Ford emphasizes Ethan’s vehemence, his harshness, his inscrutability. At times, Ethan is like some creature from the id, a walking representation of the enormous cost of repression. And at the film’s conclusion, as Ethan lifts Debbie over his head—a moment not in Frank Nugent’s script—duplicating a gesture from the first moments of the film, he emphasizes the tidal pull of family. As he cradles her like a child, he murmurs, “Let’s go home, Debbie,” and the film moves toward reconciliation and toward its legendary ending.
Ethan’s symbolic aspect might be why Ford has the other characters move around Ethan in the film’s final scene as if he isn’t there—Ethan has become a ghost in a darkness he can’t dispel.

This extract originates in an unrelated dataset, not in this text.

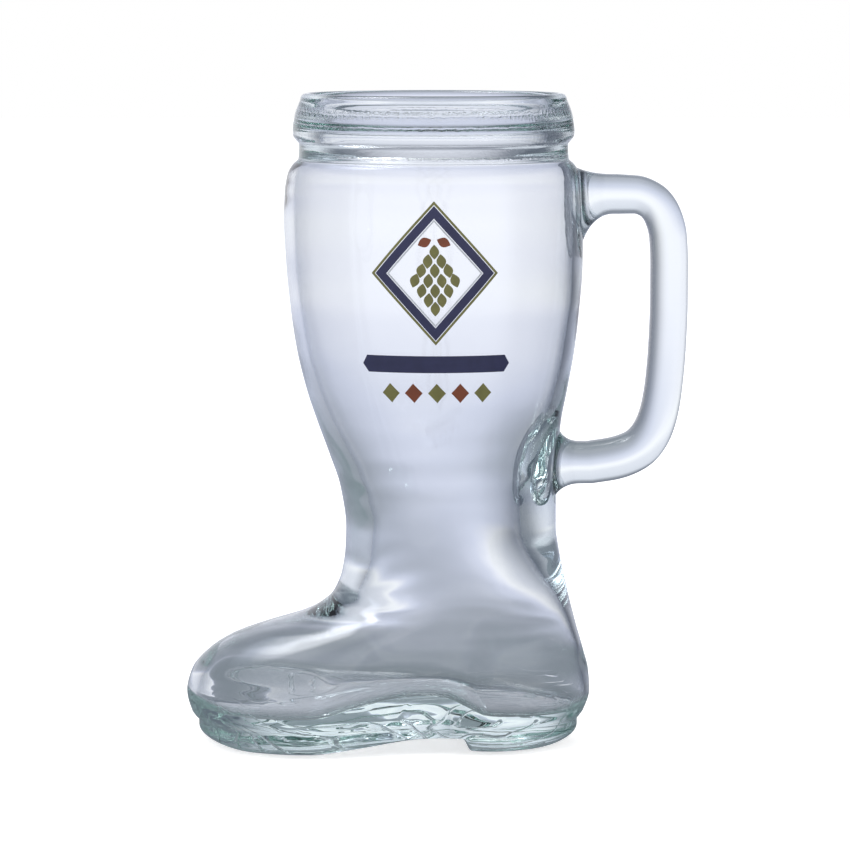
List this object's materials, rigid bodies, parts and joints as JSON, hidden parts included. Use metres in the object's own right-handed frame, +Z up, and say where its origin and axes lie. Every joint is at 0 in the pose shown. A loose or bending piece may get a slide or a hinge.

No one thanks him, no one acknowledges his existence. Now that he’s completed the task only he could accomplish, now that the darkness is gone, so is Ethan, left to wander in the winds.
Harry Carey Jr. was on the set when Ford shot the ending.
The big man standing alone in the doorway, the red desert stretching out behind him. The other players in the scene, which included my mother, had passed by the camera, a joyous moment. Debbie was home at last, brought there in the arms of the man in the doorway. Uncle Jack told Duke that he was to look and then walk away, but just before he turned, he saw my mother, the widow of his all-time hero, standing behind the camera. It was natural as taking a breath. Duke raised his left hand, reached across his chest and grabbed his right arm at the elbow.